Broken record doesn’t work with the TV installation company who fail to turn up for the third day running. Aside from wasting hours waiting for them, only to be told at the eleventh hour that they can’t make it today, Nick is terribly disappointed. Like so many housebound people, he relies on the TV as a companion and friend and was really looking forward to one of his special programmes tonight. I am incensed on his behalf and ring the call centre to complain. I had already negotiated a discount to make up for their first two no-shows, by now I think they owe me compensation for lost time as well as an apology. Fat chance. The call centre girl couldn’t care less. I ask to speak to a supervisor. Sorry, the supervisors have left for the night. Well of course they have! I let off steam with a blistering online review of their rubbish service but it doesn’t get Nick’s telly fixed.

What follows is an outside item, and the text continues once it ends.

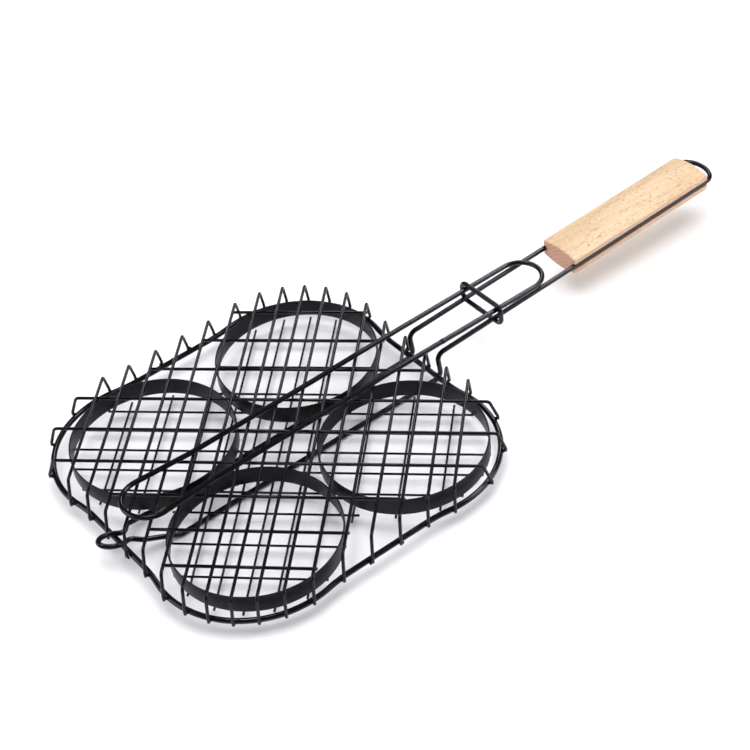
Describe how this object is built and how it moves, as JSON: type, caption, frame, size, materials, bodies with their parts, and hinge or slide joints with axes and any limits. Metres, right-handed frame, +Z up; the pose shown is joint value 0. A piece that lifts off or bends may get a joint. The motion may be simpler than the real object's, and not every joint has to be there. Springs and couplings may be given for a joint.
{
  "type": "grill basket",
  "caption": "Long-handled wire grill basket with round mould rings, a hinged wire lid, a sliding latch ring and a wooden grip.",
  "frame": {"origin": "on the surface that the basket stands on, under the middle of its bounding box", "axes": "+X along the handle, from the hinge towards the grip and tail loop; +Z up, out of the lid; +Y to the left seen from the hinge end"},
  "size_m": [0.5098, 0.2475, 0.0396],
  "materials": {
    "black_coat": "satin black non-stick coating on steel wire",
    "mould_coat": "smooth charcoal non-stick coating on sheet steel",
    "beech": "sanded, lightly oiled beech"
  },
  "bodies": {
    "base": {"base_cross_wire_01": "black_coat", "base_cross_wire_02": "black_coat", "base_cross_wire_03": "black_coat", "base_cross_wire_04": "black_coat", "base_cross_wire_05": "black_coat", "base_cross_wire_06": "black_coat", "base_cross_wire_07": "black_coat", "base_cross_wire_08": "black_coat", "base_cross_wire_09": "black_coat", "base_cross_wire_10": "black_coat", "base_cross_wire_11": "black_coat", "base_handle_wire": "black_coat", "base_long_wire_01": "black_coat", "base_long_wire_02": "black_coat", "base_long_wire_03": "black_coat", "base_long_wire_04": "black_coat", "base_long_wire_05": "black_coat", "base_long_wire_06": "black_coat", "base_long_wire_07": "black_coat", "base_long_wire_08": "black_coat", "base_long_wire_09": "black_coat", "base_long_wire_10": "black_coat", "base_long_wire_11": "black_coat", "mould_ring_far_left": "mould_coat", "mould_ring_far_right": "mould_coat", "mould_ring_near_left": "mould_coat", "mould_ring_near_right": "mould_coat", "wooden_grip": "beech"},
    "lid": {"lid_cross_wire_1": "black_coat", "lid_cross_wire_2": "black_coat", "lid_cross_wire_3": "black_coat", "lid_cross_wire_4": "black_coat", "lid_cross_wire_5": "black_coat", "lid_cross_wire_6": "black_coat", "lid_cross_wire_7": "black_coat", "lid_cross_wire_8": "black_coat", "lid_cross_wire_9": "black_coat", "lid_handle_loop": "black_coat", "lid_long_wire_01": "black_coat", "lid_long_wire_02": "black_coat", "lid_long_wire_03": "black_coat", "lid_long_wire_04": "black_coat", "lid_long_wire_05": "black_coat", "lid_long_wire_06": "black_coat", "lid_long_wire_07": "black_coat", "lid_long_wire_08": "black_coat", "lid_long_wire_09": "black_coat", "lid_long_wire_10": "black_coat", "lid_long_wire_11": "black_coat", "lid_long_wire_12": "black_coat", "lid_long_wire_13": "black_coat", "lid_long_wire_14": "black_coat", "lid_long_wire_15": "black_coat", "lid_long_wire_16": "black_coat", "lid_long_wire_17": "black_coat", "lid_rim_wire": "black_coat"},
    "latch_ring": {"latch_ring": "black_coat"}
  },
  "joints": [
    {"name": "lid_hinge", "type": "hinge", "parent": "base", "child": "lid", "pos_m": [-0.2401, 0, 0.00917], "axis": [0, -1, 0], "range_deg": [0, 112]},
    {"name": "latch_slide", "type": "slide", "parent": "base", "child": "latch_ring", "axis": [0.9991, 0, 0.0416], "range_m": [0, 0.066]}
  ]
}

Meanwhile a friend texts to tell me about her father who was admitted to hospital after a fall and was later discharged without his clothes, specs, personal papers and very expensive specialist hearing aids. Unfortunately they had all been mislaid. The hospital will look into it but can’t accept responsibility for lost property, it is up to the patient to look after their belongings. She is hopping mad as well as grieving for his helplessness and frailty and I completely understand.

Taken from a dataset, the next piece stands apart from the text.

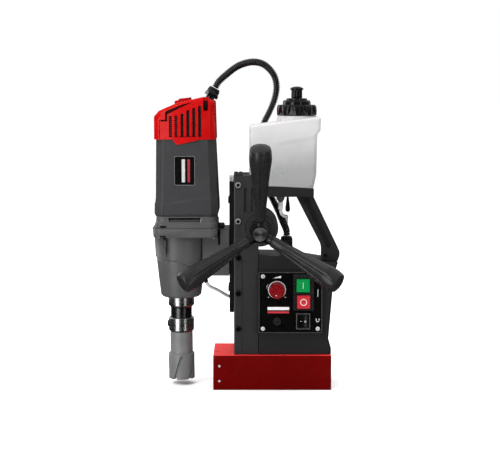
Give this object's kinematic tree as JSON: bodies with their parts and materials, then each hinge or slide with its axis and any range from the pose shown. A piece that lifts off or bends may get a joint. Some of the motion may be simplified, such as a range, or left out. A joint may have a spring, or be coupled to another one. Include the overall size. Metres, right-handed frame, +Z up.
{
  "type": "magnetic drill press",
  "caption": "Magnetic-base drill press: red magnet, black column with slide and three-arm feed, tall motor with red cap and annular cutter, switch panel, coolant bottle.",
  "frame": {"origin": "centre of the magnet's bottom face", "axes": "+Z up along the spindle, -Y towards the operator's side with the panel and the feed handles, -X towards the spindle"},
  "size_m": [0.2608, 0.2099, 0.4606],
  "materials": {
    "magnet_red_paint": "gloss",
    "cap_red_plastic": "gloss",
    "black_paint": "satin",
    "charcoal_plastic": "fine texture",
    "grey_paint": "satin",
    "handle_plastic": "satin",
    "black_plastic": "satin",
    "gloss_black": "gloss",
    "rubber": "matt, ribbed",
    "bright_steel": "ground",
    "satin_steel": "satin",
    "dark_steel": "blackened",
    "bronze": "machined",
    "copper": "enamelled wire",
    "resin": "cast",
    "board_green": "lacquered",
    "milky_plastic": "translucent",
    "clear_plastic": "clear",
    "green_plastic": "gloss",
    "button_red": "gloss"
  },
  "bodies": {
    "stand": {"magnet_body": "magnet_red_paint", "magnet_coil": "copper", "magnet_resin": "resin", "column": "black_paint", "gib_strip": "bronze", "gib_screw_1": "bright_steel", "gib_screw_2": "bright_steel", "gib_screw_3": "bright_steel", "gib_screw_4": "bright_steel", "gib_screw_5": "bright_steel", "feed_bush_front": "dark_steel", "feed_bush_rear": "dark_steel", "housing": "charcoal_plastic", "housing_rear_cover": "charcoal_plastic", "mains_gland": "black_plastic", "control_panel": "gloss_black", "circuit_board": "board_green", "start_stop_switch": "black_plastic", "rocker_bezel": "black_plastic", "speed_potentiometer": "satin_steel", "fuse_holder": "gloss_black", "carry_arm": "black_paint", "bottle_tray": "black_paint", "bottle": "milky_plastic", "tap_body": "clear_plastic", "coolant_tube": "clear_plastic", "conduit": "rubber", "conduit_gland_frame": "black_plastic"},
    "carriage": {"ram_slide": "black_paint", "ram_stop": "bright_steel", "rack": "satin_steel", "motor_bracket": "grey_paint", "gear_case": "grey_paint", "gear_case_cover": "grey_paint", "spindle_bearing": "bright_steel", "motor_housing": "charcoal_plastic", "stator": "dark_steel", "motor_cap": "cap_red_plastic", "conduit_gland_motor": "black_plastic", "coolant_inlet": "bronze"},
    "feed_wheel": {"feed_shaft": "satin_steel", "feed_hub": "dark_steel", "feed_handle_1": "handle_plastic", "feed_handle_2": "handle_plastic", "feed_handle_3": "handle_plastic"},
    "rotor": {"armature": "copper", "cooling_fan": "black_plastic"},
    "intermediate_shaft": {"layshaft": "satin_steel"},
    "spindle_group": {"spindle": "bright_steel", "chuck": "bright_steel", "cutter": "satin_steel", "output_gear": "satin_steel"},
    "ejector": {"pilot_pin": "bright_steel"},
    "start": {"start_button": "green_plastic"},
    "stop": {"stop_button": "button_red"},
    "magnet_switch": {"magnet_rocker": "gloss_black"},
    "speed_dial": {"speed_knob": "cap_red_plastic"},
    "coolant_tap": {"tap_lever": "black_plastic"},
    "filler_cap": {"bottle_cap": "gloss_black"},
    "filler_nozzle": {"bottle_nozzle": "gloss_black"}
  },
  "joints": [
    {"name": "head_travel", "type": "slide", "parent": "stand", "child": "carriage", "axis": [0, 0, 1], "range_m": [-0.055, 0.085], "deforming": ["conduit", "coolant_tube"]},
    {"name": "feed_turn", "type": "hinge", "parent": "stand", "child": "feed_wheel", "pos_m": [-0.0175, 0, 0.2273], "axis": [0, 1, 0], "range_deg": [-176, 272]},
    {"name": "armature_spin", "type": "hinge", "parent": "carriage", "child": "rotor", "pos_m": [-0.121, 0, 0.3], "axis": [0, 0, 1], "continuous": true},
    {"name": "layshaft_spin", "type": "hinge", "parent": "carriage", "child": "intermediate_shaft", "pos_m": [-0.099, 0, 0.21], "axis": [0, 0, 1], "continuous": true},
    {"name": "spindle_spin", "type": "hinge", "parent": "carriage", "child": "spindle_group", "pos_m": [-0.1285, 0, 0.12], "axis": [0, 0, 1], "continuous": true},
    {"name": "pilot_pin_travel", "type": "slide", "parent": "spindle_group", "child": "ejector", "axis": [0, 0, 1], "range_m": [0, 0.005], "stiffness_N_per_m": 300, "springref_m": -0.005},
    {"name": "start_press", "type": "slide", "parent": "stand", "child": "start", "axis": [0, 1, 0], "range_m": [0, 0.0025], "stiffness_N_per_m": 400, "springref_m": -0.001},
    {"name": "stop_press", "type": "slide", "parent": "stand", "child": "stop", "axis": [0, 1, 0], "range_m": [0, 0.0025], "stiffness_N_per_m": 400, "springref_m": -0.001},
    {"name": "magnet_switch_rock", "type": "hinge", "parent": "stand", "child": "magnet_switch", "pos_m": [0.0429, -0.034, 0.0973], "axis": [0, 0, 1], "range_deg": [0, 16]},
    {"name": "speed_turn", "type": "hinge", "parent": "stand", "child": "speed_dial", "pos_m": [0.0064, -0.045, 0.1417], "axis": [0, 1, 0], "range_deg": [0, 270]},
    {"name": "tap_turn", "type": "hinge", "parent": "stand", "child": "coolant_tap", "pos_m": [0.0183, -0.015, 0.2645], "axis": [1, 0, 0], "range_deg": [0, 90]},
    {"name": "cap_lift", "type": "slide", "parent": "stand", "child": "filler_cap", "axis": [0, 0, 1], "range_m": [0, 0.03]},
    {"name": "nozzle_pull", "type": "slide", "parent": "filler_cap", "child": "filler_nozzle", "axis": [0, 0, 1], "range_m": [0, 0.004]}
  ],
  "couplings": [
    {"joint": "feed_turn", "follows": "head_travel", "rad_per_m": 55.556},
    {"joint": "layshaft_spin", "follows": "armature_spin", "ratio": -0.29412},
    {"joint": "spindle_spin", "follows": "armature_spin", "ratio": 0.08312}
  ]
}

It is immensely tiring as well as tiresome to be fighting all the time to put things right for a loved one who can’t do it for themselves, especially when someone was actually employed and entrusted to organise it properly in the first place.
It makes me so cross that when the TV aerial company or a council officer fail to do their job they can just walk away for the night and still get paid, while family carers have to pick up the pieces in their own time, which is already taken up with so many other duties of care and often when they’re already exhausted. Not paid to do it, doing it for love. In time that is so stretched that it would make your average public servant look like Richard Branson lounging in his Caribbean hideaway in comparison.

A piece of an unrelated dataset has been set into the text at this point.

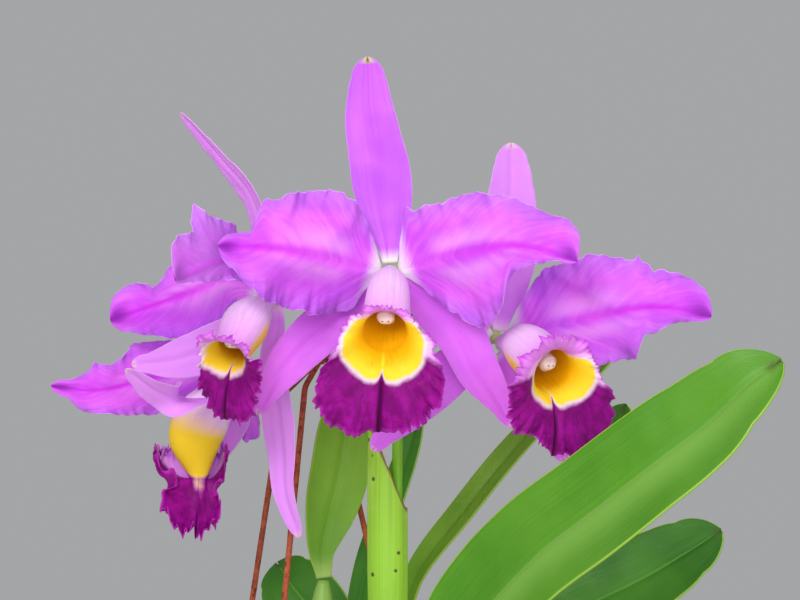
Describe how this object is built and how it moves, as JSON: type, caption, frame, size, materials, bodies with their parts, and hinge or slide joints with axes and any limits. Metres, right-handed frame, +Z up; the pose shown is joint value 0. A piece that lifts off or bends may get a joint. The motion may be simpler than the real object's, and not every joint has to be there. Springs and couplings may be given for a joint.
{
  "type": "potted cattleya orchid",
  "caption": "Potted cattleya orchid with large frilled flowers on one stalk, leathery leaves on club-shaped bulbs, in a clay pot with a wire hanger.",
  "frame": {"origin": "centre of the pot's flat underside", "axes": "+Z up along the pot's axis, the front flower faces -Y, the big leaf reaches to +X"},
  "size_m": [0.2906, 0.2016, 0.4973],
  "materials": {
    "petal": "satin",
    "sepal": "satin",
    "lip": "satin",
    "column": "satin",
    "stalk": "satin",
    "spathe": "satin",
    "leaf": "satin",
    "bulb": "satin",
    "rhizome": "matte",
    "root": "matte",
    "bark": "matte",
    "clay": "matte",
    "wire": "matte"
  },
  "bodies": {
    "root": {"front_dorsal_sepal": "sepal", "front_left_petal": "petal", "front_right_petal": "petal", "front_left_sepal": "sepal", "front_right_sepal": "sepal", "front_lip": "lip", "front_column": "column", "front_ovary": "stalk", "right_dorsal_sepal": "sepal", "right_left_petal": "petal", "right_right_petal": "petal", "right_left_sepal": "sepal", "right_right_sepal": "sepal", "right_lip": "lip", "right_column": "column", "right_ovary": "stalk", "upper_left_dorsal_sepal": "sepal", "upper_left_left_petal": "petal", "upper_left_right_petal": "petal", "upper_left_left_sepal": "sepal", "upper_left_right_sepal": "sepal", "upper_left_lip": "lip", "upper_left_column": "column", "upper_left_ovary": "stalk", "lower_left_dorsal_sepal": "sepal", "lower_left_left_petal": "petal", "lower_left_right_petal": "petal", "lower_left_left_sepal": "sepal", "lower_left_right_sepal": "sepal", "lower_left_lip": "lip", "lower_left_column": "column", "lower_left_ovary": "stalk", "peduncle": "stalk", "spathe": "spathe", "leaf_front": "leaf", "leaf_lower_right": "leaf", "leaf_mid_left": "leaf", "leaf_low_left": "leaf", "leaf_behind_sheath": "leaf", "leaf_back_right": "leaf", "leaf_back_far": "leaf", "bulb_front": "bulb", "bulb_lower_right": "bulb", "bulb_mid_left": "bulb", "bulb_low_left": "bulb", "bulb_behind_sheath": "bulb", "bulb_back_right": "bulb", "bulb_back_far": "bulb", "rhizome_main": "rhizome", "rhizome_front": "rhizome", "rhizome_back": "rhizome", "root_front": "root", "root_left": "root", "bark": "bark", "pot": "clay", "hanger_wire_right": "wire", "hanger_wire_back": "wire", "hanger_wire_left": "wire", "hanger_hook": "wire"}
  },
  "joints": []
}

And it's the unfairness of it all that gets me in the gut, that someone like Nick who already has so many odds stacked against them should be at the mercy of sheer carelessness and - well, that's just it isn't it - lack of care. I care, and they say that love can move mountains, but it still won't set up a TV aerial or authorise a housing benefit payment. It's back to the to-do list and the phone calls and the begin again, Finnegan. 
It is a long, exasperating business but I guess this too shall pass and it will all come right in the end.  


Wednesday

New Home

Nick is safely installed in his new flat. He broke the loo seat the first time he sat down on it and has already lost both sets of keys.
We don't have a keysafe yet because the council officer who processed my request a fortnight ago is not returning my calls, so I have given my keys to one of the new carers (unbelievably bad practice but at the moment there is no other way to get in as Nick doesn't hear the buzzer) and the TV is yet to be tuned in because the man we'd booked a week ago didn't turn up, but Nick is happy and seems to like his new place.
One of the cats came with him and the other one is still hiding under the bath at the old flat. Ironically it's the one we had managed to catch and take home with us the first time round, when Nick moved here in May. The one that ran away and had to be rescued a week later when I drove back up to Consett to find her, seems quite chilled out and is exploring the new terrain amidst all the boxes we haven't unpacked yet.
And here's the crazy thing: despite all the paperwork stating that tenants must not keep pets, and all our fretting about how Nick would cope if we had to give them away, we discovered that the new place is crawling with cats. Everyone seems to have one! If anything, the main problem with keeping a cat here is going to be the inevitable turf wars.
So here we are. He's in. An outrageous amount of things yet to do but he's in.
And I am doing 16 hour days and too tired to write.